The §7520 rate affects CRTs in the opposite direction. A Charitable Remainder Unitrust (CRUT) provides the donor an immediate income tax deduction equal to the present value of the charitable remainder — the portion of the trust that will eventually pass to charity.

For CRUTs, a lower §7520 rate reduces the present value of the charitable remainder, which means a smaller deduction. Conversely, a higher §7520 rate increases the deduction. This is the inverse of the GRAT dynamic.

However, for families already committed to charitable giving, the current rate environment still supports well-structured CRTs — particularly for those with highly appreciated, low-basis stock where the primary benefit is bypassing immediate capital gains tax on the sale.

Explore the numbers: Our CRT calculator models the charitable deduction, IRS qualification tests, and year-by-year WIFO tax character of distributions.

The Rate in Historical Context

The §7520 rate has moved through a wide range over the past several years:

Period§7520 RateGRAT Environment
2020–20210.4%–1.0%Historically favorable — ultra-low hurdle
20235.0%–5.4%Higher hurdle, but GRATs still effective with volatile assets
Jan 20265.0%Moderate
Apr 20264.6%Declining — favorable trend for GRAT planning

The direction matters as much as the level. A declining rate environment suggests that families considering GRATs should evaluate funding sooner rather than later — particularly if they expect rates to rebound as inflation stabilizes.

What to Consider Now

We offer several observations — not recommendations — for families evaluating their estate planning posture:

For GRAT candidates: The 4.6% rate, combined with elevated equity volatility (the S&P 500 is down nearly 5% from its January highs), creates conditions where short-term GRATs have meaningful outperformance potential. Volatility is not the enemy of a GRAT — it is the engine. A 2-year GRAT funded during a drawdown has asymmetric upside.

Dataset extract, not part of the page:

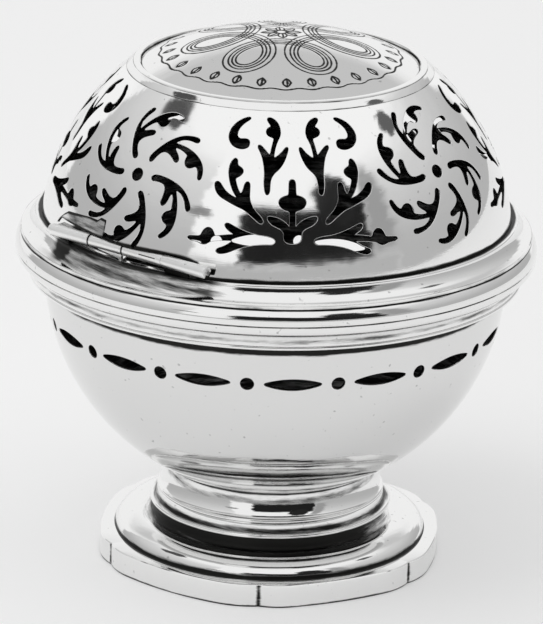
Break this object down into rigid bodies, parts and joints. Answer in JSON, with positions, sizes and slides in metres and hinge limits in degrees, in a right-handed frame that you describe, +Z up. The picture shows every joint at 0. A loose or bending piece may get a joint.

For CRT candidates: While the lower rate reduces the charitable deduction slightly, families holding highly appreciated stock should weigh the deduction impact against the capital gains bypass benefit. For a $10 million position with an 80% embedded gain, the tax savings from selling inside the CRT typically dwarf any deduction reduction from rate movements.

For rolling GRAT strategies: Our calculator now supports a separate "future §7520 rate" input for successor GRATs. If you expect rates to remain near 4.6% or decline further, rolling strategies become even more compelling. If you expect rates to rise, stress-testing against a higher future rate is prudent.

Our Perspective

At Altar Rock, we view §7520 rate movements as tactical windows within a structural strategy. The fundamental case for GRATs and CRTs does not depend on rate timing — it depends on the client's asset profile, transfer objectives, and time horizon. But when the rate environment aligns favorably, as it does now, the math becomes even more compelling.

The question for families is not whether to act in April specifically, but whether they have the right structures in place to capitalize when opportunities arise. That requires advance planning — trust drafting, asset valuation, and liquidity analysis — well before any single month's rate is announced.

This commentary is provided for informational and educational purposes only and does not constitute investment advice or a recommendation to buy, sell, or hold any security. All investments involve risk, including the possible loss of principal. Past performance is not indicative of future results. The information presented reflects the views of Altar Rock LLC as of the date written and may change without notice. Consult your financial advisor, tax advisor, and legal counsel before making investment or planning decisions. Altar Rock LLC is a Registered Investment Adviser with the SEC. Registration does not imply a certain level of skill or training.